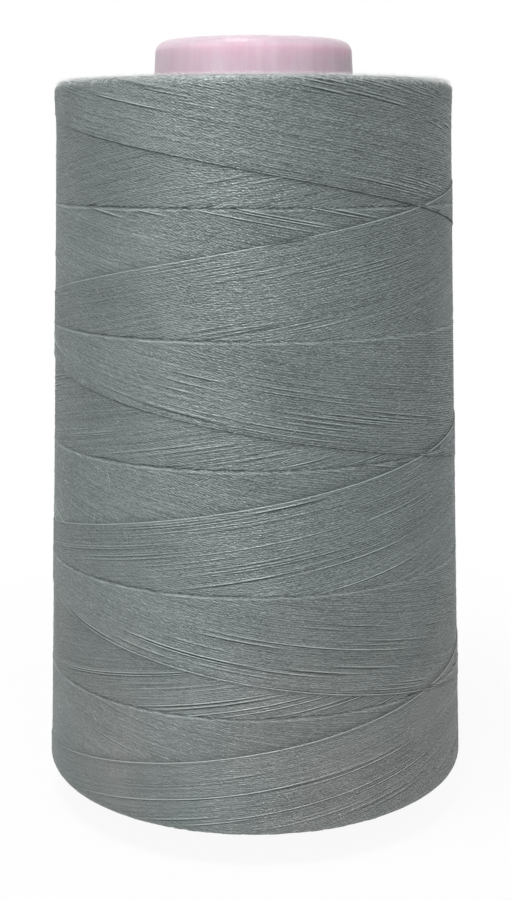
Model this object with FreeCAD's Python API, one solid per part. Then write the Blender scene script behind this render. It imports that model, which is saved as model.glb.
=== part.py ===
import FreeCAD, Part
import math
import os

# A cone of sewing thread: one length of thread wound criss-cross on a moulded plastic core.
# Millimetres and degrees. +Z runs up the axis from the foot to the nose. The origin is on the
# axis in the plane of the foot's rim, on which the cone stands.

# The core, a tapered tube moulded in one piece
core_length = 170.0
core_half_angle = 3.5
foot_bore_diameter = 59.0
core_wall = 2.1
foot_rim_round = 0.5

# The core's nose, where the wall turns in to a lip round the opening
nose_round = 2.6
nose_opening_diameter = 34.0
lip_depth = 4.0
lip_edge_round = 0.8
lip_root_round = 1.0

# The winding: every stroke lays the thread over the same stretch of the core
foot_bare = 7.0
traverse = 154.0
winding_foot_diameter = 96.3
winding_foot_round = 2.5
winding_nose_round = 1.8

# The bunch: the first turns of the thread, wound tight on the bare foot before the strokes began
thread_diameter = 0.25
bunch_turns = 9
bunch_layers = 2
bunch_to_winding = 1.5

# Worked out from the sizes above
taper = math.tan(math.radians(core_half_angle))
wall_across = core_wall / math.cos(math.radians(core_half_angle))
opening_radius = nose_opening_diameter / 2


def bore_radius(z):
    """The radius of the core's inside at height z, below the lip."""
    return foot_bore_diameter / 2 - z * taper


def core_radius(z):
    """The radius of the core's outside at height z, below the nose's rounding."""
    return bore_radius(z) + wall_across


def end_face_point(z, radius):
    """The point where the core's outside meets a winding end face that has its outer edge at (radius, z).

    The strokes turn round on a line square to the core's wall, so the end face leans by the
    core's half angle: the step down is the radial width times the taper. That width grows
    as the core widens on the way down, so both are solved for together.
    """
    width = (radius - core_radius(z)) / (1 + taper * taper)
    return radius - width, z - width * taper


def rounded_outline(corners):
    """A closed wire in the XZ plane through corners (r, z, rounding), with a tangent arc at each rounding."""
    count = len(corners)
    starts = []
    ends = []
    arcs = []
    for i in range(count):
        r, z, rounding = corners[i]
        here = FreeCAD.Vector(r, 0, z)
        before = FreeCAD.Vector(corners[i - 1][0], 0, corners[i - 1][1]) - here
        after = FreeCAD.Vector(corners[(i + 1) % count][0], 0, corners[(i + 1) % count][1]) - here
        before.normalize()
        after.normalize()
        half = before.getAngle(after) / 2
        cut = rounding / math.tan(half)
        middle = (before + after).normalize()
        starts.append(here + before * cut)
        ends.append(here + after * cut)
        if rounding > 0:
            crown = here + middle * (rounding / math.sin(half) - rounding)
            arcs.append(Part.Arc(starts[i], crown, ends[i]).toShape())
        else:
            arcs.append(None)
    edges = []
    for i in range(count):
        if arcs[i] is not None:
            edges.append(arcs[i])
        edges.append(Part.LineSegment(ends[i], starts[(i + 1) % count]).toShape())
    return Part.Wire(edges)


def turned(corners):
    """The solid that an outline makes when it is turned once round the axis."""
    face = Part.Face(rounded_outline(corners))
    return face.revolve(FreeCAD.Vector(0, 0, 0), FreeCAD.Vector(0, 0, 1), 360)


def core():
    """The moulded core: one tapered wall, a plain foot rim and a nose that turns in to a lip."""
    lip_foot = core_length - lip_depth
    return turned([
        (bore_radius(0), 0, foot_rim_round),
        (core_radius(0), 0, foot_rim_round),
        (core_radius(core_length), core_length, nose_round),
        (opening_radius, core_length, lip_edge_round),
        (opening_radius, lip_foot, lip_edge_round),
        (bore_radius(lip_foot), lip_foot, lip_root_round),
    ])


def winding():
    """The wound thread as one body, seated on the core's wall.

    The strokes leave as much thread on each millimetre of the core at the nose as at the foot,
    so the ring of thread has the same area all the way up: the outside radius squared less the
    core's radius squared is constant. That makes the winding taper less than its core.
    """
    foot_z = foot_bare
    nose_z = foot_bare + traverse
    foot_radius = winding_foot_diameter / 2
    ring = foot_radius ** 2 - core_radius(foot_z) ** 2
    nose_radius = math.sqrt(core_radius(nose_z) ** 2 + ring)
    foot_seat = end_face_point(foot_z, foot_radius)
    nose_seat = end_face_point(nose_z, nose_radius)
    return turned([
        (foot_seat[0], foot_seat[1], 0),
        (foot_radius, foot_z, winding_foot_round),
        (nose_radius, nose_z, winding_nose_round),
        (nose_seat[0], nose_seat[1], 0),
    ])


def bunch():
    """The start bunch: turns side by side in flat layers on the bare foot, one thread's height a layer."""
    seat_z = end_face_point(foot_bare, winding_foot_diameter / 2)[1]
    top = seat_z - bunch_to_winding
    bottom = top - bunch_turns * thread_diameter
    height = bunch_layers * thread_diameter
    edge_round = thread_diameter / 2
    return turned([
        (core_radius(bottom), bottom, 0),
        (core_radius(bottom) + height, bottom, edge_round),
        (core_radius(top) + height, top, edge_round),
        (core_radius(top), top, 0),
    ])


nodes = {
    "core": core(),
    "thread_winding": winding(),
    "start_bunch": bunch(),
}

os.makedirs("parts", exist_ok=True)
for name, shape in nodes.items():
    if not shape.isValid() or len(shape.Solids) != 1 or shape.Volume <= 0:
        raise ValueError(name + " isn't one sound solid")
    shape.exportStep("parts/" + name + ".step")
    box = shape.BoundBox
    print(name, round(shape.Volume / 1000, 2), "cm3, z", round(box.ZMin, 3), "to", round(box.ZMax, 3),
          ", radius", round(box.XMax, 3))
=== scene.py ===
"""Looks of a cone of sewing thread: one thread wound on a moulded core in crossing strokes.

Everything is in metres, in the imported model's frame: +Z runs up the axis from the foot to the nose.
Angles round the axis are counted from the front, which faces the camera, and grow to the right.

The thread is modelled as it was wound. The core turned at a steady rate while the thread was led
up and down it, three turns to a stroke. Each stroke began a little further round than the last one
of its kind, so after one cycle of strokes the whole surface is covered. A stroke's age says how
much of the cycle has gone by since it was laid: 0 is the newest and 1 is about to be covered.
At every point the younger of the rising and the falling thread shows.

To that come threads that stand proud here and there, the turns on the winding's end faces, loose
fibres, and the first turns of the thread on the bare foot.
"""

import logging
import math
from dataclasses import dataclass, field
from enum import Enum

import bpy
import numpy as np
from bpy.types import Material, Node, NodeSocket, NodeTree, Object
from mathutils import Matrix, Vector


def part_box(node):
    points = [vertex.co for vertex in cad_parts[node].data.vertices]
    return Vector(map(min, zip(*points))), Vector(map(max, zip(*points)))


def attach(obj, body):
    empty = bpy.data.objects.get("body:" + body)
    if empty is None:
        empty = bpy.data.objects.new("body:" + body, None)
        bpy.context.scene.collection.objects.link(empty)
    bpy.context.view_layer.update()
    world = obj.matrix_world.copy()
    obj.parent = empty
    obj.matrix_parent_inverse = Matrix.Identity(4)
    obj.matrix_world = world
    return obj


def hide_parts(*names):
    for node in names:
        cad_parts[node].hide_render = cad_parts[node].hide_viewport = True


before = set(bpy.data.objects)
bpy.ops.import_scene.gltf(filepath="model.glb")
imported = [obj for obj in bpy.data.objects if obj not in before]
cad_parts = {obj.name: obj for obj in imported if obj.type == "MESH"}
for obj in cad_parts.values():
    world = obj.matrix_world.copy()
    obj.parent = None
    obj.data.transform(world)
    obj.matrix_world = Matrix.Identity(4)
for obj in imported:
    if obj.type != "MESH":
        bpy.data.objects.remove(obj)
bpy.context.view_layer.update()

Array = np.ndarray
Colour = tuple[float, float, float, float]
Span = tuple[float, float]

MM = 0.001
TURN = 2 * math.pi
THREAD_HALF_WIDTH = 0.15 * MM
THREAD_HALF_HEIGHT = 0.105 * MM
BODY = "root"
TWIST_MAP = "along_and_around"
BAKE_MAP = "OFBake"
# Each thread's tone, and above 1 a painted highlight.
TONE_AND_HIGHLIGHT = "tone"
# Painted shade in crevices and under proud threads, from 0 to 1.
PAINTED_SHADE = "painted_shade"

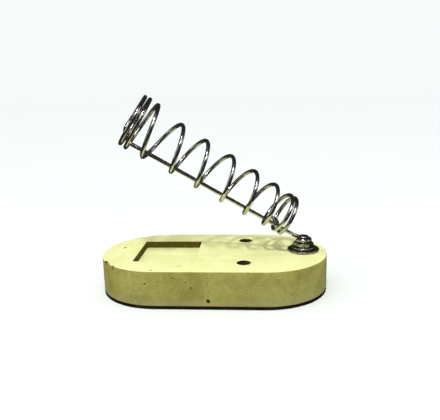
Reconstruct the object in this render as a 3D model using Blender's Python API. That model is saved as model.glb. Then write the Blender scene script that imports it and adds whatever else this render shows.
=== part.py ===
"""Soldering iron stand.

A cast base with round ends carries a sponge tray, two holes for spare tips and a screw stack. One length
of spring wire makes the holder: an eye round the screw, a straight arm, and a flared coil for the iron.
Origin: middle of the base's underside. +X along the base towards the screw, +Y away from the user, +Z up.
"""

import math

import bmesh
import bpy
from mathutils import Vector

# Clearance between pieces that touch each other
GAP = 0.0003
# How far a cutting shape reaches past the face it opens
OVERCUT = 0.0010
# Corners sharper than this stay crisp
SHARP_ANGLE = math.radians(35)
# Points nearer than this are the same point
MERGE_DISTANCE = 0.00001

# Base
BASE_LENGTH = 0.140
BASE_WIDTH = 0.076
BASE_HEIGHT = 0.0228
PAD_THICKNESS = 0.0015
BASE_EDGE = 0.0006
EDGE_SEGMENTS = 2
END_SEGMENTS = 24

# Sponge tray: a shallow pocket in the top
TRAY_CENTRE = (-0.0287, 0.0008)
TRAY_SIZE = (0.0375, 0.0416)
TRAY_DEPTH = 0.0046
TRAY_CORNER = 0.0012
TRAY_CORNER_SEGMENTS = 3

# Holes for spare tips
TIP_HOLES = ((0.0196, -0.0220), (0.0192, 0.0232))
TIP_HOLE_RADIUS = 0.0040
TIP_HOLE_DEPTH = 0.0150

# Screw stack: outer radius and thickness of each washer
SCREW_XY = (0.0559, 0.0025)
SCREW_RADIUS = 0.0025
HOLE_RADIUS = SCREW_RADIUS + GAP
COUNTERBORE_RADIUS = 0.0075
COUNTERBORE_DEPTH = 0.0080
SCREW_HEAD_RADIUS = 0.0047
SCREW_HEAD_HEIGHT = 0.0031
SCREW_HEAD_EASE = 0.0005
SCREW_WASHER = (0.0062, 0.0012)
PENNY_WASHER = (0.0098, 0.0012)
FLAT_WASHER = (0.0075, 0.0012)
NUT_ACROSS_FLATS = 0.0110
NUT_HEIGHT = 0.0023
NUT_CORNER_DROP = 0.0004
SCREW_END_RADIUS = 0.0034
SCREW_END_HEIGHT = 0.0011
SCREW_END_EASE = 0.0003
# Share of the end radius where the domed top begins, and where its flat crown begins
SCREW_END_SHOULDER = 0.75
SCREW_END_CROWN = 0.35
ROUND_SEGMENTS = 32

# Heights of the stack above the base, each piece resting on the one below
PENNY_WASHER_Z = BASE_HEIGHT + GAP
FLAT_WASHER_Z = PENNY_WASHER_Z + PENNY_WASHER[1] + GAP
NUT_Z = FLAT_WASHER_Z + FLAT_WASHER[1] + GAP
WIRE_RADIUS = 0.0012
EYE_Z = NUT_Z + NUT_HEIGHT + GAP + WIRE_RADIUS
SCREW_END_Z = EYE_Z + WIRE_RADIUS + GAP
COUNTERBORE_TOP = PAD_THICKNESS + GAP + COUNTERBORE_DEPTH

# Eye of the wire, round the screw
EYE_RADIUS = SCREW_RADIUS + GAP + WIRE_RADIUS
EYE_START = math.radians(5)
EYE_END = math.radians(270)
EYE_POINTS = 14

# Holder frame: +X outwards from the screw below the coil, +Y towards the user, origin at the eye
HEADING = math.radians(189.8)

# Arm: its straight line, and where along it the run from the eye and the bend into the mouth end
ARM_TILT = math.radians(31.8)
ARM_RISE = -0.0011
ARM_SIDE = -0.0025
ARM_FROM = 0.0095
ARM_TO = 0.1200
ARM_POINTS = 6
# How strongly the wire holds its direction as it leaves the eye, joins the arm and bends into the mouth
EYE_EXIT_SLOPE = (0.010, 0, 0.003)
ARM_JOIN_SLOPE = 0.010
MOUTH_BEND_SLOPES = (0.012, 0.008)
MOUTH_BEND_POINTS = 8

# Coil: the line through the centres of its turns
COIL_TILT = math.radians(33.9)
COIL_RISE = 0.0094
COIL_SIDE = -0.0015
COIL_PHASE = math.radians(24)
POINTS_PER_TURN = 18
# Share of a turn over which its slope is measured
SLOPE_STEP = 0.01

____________

Quote every line from the beginning of the entries up to and including the line that contains "at (radius, z).".

## THE COMPLETED TASK
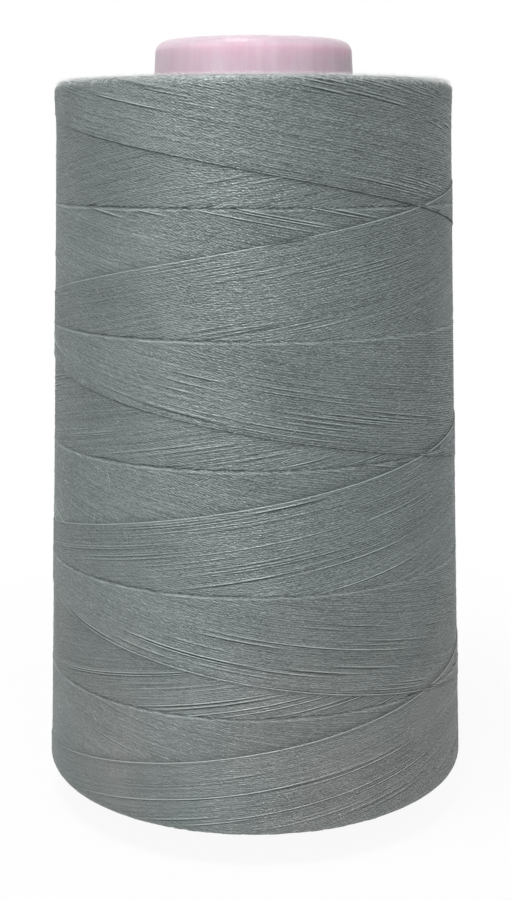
Model this object with FreeCAD's Python API, one solid per part. Then write the Blender scene script behind this render. It imports that model, which is saved as model.glb.
=== part.py ===
import FreeCAD, Part
import math
import os

# A cone of sewing thread: one length of thread wound criss-cross on a moulded plastic core.
# Millimetres and degrees. +Z runs up the axis from the foot to the nose. The origin is on the
# axis in the plane of the foot's rim, on which the cone stands.

# The core, a tapered tube moulded in one piece
core_length = 170.0
core_half_angle = 3.5
foot_bore_diameter = 59.0
core_wall = 2.1
foot_rim_round = 0.5

# The core's nose, where the wall turns in to a lip round the opening
nose_round = 2.6
nose_opening_diameter = 34.0
lip_depth = 4.0
lip_edge_round = 0.8
lip_root_round = 1.0

# The winding: every stroke lays the thread over the same stretch of the core
foot_bare = 7.0
traverse = 154.0
winding_foot_diameter = 96.3
winding_foot_round = 2.5
winding_nose_round = 1.8

# The bunch: the first turns of the thread, wound tight on the bare foot before the strokes began
thread_diameter = 0.25
bunch_turns = 9
bunch_layers = 2
bunch_to_winding = 1.5

# Worked out from the sizes above
taper = math.tan(math.radians(core_half_angle))
wall_across = core_wall / math.cos(math.radians(core_half_angle))
opening_radius = nose_opening_diameter / 2


def bore_radius(z):
    """The radius of the core's inside at height z, below the lip."""
    return foot_bore_diameter / 2 - z * taper


def core_radius(z):
    """The radius of the core's outside at height z, below the nose's rounding."""
    return bore_radius(z) + wall_across


def end_face_point(z, radius):
    """The point where the core's outside meets a winding end face that has its outer edge at (radius, z).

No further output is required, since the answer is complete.